** start MATERIAL FOR THIS TASK **

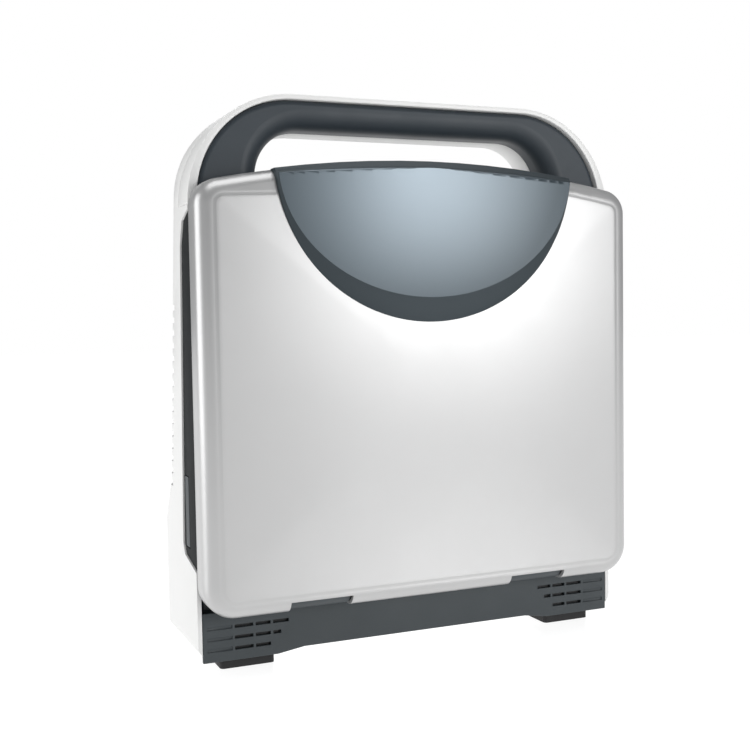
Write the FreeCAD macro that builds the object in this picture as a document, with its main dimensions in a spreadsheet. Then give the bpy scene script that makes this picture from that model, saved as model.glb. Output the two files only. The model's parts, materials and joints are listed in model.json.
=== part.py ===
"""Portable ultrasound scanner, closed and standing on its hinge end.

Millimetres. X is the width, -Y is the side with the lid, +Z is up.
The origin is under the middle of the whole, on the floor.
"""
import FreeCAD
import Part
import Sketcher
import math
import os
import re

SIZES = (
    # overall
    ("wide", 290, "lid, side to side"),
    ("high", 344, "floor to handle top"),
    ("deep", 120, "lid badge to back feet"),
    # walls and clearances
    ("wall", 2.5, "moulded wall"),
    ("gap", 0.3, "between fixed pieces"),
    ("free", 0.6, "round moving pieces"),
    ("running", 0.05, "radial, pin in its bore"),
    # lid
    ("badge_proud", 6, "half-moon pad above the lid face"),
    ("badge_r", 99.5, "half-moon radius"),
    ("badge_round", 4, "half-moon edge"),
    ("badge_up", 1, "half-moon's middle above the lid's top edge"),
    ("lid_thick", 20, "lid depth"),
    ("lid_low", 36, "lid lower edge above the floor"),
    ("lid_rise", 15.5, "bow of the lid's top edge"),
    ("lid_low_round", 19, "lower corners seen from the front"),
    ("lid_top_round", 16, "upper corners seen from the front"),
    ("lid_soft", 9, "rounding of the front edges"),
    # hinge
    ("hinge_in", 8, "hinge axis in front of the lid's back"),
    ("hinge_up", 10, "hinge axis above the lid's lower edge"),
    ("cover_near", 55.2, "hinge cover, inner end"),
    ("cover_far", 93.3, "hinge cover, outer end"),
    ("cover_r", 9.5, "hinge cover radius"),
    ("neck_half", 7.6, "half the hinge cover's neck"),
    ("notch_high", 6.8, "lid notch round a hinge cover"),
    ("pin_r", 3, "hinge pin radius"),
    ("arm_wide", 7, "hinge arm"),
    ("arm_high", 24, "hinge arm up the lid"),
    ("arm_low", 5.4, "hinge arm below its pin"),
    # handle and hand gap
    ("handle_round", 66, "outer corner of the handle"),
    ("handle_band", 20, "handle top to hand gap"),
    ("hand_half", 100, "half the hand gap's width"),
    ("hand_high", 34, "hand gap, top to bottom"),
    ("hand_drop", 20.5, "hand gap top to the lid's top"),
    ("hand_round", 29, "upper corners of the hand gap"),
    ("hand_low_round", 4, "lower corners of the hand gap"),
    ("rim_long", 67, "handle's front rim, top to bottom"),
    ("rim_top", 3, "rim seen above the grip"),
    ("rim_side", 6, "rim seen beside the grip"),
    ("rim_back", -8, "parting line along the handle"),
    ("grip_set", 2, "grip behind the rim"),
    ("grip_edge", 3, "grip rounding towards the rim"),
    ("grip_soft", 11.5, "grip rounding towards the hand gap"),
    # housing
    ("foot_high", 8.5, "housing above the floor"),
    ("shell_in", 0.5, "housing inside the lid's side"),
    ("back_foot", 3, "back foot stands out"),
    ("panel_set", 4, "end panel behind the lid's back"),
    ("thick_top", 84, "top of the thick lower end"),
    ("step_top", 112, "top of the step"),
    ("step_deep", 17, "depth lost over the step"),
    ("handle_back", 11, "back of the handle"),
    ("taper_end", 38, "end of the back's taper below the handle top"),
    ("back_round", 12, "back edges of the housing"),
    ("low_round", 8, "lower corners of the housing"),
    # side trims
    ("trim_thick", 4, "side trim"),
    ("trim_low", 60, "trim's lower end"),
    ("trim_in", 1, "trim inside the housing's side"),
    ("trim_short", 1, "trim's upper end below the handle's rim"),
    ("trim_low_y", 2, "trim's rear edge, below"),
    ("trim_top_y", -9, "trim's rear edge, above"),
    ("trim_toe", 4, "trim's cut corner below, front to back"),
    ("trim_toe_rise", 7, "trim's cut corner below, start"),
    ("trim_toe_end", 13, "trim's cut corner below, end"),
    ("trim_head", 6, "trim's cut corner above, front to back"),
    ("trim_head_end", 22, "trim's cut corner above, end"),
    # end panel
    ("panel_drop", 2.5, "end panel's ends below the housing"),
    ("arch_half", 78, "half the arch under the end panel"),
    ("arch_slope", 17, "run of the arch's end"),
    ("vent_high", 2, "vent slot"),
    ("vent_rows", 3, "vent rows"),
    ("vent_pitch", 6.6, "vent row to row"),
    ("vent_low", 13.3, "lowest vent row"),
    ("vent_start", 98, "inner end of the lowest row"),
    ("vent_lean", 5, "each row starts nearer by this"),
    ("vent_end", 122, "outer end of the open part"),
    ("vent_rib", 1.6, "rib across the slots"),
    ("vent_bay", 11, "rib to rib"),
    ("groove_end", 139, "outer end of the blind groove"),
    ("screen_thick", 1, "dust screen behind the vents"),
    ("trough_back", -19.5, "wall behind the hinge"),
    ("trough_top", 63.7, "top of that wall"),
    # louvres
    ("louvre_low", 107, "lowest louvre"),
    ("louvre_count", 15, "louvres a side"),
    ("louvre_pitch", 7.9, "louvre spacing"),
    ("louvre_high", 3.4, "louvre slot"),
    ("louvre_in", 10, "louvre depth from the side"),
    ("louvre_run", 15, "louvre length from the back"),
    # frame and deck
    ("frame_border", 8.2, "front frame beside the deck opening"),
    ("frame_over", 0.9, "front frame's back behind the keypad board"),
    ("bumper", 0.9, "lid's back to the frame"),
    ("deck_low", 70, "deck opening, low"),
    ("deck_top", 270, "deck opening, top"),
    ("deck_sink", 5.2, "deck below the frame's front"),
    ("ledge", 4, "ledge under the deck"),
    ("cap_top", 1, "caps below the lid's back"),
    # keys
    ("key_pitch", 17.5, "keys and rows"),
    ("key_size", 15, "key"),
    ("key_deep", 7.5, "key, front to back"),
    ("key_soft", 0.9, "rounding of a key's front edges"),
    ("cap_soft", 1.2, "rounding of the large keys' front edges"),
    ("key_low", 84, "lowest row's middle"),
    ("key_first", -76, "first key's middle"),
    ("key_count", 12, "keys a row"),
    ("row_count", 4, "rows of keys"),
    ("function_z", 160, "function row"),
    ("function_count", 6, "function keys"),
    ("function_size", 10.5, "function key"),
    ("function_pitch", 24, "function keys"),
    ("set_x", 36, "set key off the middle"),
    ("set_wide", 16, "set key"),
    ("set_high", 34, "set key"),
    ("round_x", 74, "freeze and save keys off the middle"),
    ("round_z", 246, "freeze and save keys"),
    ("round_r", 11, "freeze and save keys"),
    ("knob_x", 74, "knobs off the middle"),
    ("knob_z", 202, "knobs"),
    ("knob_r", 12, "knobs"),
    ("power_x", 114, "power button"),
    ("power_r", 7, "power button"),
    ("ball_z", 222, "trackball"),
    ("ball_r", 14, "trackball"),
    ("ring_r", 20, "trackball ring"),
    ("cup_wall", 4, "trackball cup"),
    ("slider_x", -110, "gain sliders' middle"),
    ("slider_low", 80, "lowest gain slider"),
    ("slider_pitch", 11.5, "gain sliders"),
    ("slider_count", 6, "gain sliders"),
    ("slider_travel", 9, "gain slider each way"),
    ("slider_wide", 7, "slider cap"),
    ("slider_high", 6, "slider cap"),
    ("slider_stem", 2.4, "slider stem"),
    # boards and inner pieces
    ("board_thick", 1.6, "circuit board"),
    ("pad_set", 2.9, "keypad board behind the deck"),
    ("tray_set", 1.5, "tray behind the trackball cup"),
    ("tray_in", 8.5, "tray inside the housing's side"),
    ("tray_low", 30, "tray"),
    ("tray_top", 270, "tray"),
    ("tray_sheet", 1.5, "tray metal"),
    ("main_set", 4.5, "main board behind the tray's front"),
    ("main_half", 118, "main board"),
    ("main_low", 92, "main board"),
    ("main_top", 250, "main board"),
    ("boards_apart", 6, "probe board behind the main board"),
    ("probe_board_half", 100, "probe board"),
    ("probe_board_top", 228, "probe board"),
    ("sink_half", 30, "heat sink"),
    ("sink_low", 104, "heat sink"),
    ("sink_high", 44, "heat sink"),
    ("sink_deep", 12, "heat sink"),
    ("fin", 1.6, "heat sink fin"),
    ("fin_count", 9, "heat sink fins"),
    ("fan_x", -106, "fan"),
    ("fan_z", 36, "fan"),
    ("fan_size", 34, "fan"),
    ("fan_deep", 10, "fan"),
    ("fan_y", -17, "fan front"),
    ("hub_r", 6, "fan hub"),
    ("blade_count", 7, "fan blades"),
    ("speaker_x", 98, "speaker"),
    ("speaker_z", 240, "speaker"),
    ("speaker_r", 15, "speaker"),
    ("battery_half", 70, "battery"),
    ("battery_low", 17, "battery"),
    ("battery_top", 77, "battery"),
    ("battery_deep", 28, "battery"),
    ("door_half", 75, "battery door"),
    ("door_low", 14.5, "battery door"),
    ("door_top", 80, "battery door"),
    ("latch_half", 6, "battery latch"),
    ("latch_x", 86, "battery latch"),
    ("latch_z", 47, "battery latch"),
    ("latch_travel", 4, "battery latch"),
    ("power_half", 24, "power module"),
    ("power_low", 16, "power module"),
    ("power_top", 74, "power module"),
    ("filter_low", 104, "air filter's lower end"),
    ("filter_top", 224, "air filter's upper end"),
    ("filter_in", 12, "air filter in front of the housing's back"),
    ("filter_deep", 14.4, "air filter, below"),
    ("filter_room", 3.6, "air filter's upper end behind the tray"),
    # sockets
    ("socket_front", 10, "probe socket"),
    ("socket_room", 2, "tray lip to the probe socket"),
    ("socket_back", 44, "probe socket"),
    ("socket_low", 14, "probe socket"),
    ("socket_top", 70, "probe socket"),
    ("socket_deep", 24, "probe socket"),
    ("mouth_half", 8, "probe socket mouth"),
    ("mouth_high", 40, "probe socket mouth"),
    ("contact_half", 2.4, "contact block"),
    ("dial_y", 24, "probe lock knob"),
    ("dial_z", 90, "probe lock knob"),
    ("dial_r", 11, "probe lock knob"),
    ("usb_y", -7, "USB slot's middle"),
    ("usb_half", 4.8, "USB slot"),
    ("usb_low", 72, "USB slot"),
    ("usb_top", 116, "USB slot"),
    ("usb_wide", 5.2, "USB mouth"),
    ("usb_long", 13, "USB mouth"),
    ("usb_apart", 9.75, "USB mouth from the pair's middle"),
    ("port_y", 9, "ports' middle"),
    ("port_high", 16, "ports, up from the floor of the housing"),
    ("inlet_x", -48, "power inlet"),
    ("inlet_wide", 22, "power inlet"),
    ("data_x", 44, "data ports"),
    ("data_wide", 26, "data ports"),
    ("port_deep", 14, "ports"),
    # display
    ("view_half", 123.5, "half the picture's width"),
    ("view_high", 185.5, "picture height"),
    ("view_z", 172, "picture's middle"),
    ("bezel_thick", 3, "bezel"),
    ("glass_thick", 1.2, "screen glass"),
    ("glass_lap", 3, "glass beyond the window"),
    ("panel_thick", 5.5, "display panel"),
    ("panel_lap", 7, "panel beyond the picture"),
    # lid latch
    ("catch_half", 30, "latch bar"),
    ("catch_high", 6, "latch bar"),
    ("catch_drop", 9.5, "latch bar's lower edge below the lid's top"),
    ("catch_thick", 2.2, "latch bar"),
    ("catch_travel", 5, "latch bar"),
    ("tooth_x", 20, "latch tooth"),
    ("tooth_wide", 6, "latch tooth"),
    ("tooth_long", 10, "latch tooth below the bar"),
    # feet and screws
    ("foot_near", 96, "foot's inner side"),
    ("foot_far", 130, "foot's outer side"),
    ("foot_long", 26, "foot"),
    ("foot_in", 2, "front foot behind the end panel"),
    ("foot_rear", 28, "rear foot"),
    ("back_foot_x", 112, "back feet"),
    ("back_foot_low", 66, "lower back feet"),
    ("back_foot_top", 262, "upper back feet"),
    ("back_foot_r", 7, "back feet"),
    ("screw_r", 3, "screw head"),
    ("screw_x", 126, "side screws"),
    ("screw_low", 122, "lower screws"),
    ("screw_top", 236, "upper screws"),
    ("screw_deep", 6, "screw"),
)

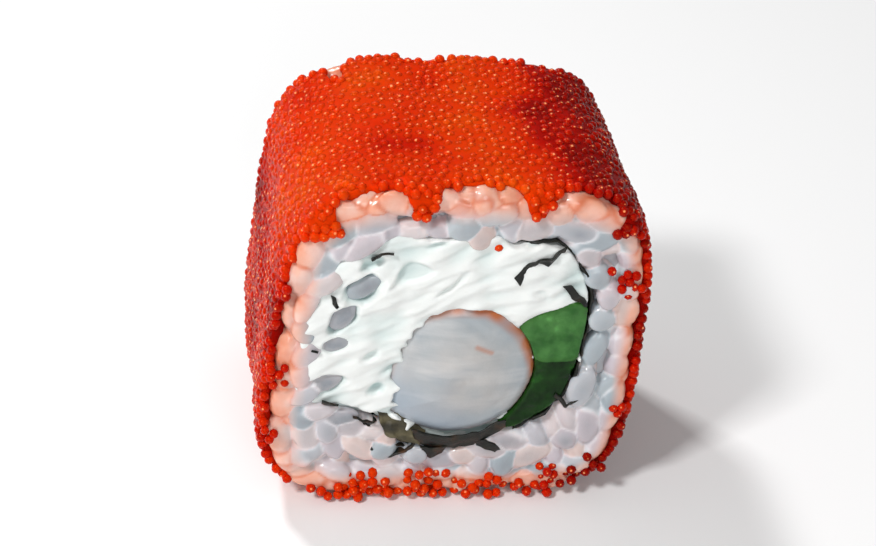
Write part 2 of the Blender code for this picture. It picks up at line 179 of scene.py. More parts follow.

** end MATERIAL FOR THIS TASK **

## PROBLEM REQUIREMENTS
Pick out all the lines with the word "FreeCAD" in them and copy them.

## OUTPUT OF THE TASK
Write the FreeCAD macro that builds the object in this picture as a document, with its main dimensions in a spreadsheet. Then give the bpy scene script that makes this picture from that model, saved as model.glb. Output the two files only. The model's parts, materials and joints are listed in model.json.
import FreeCAD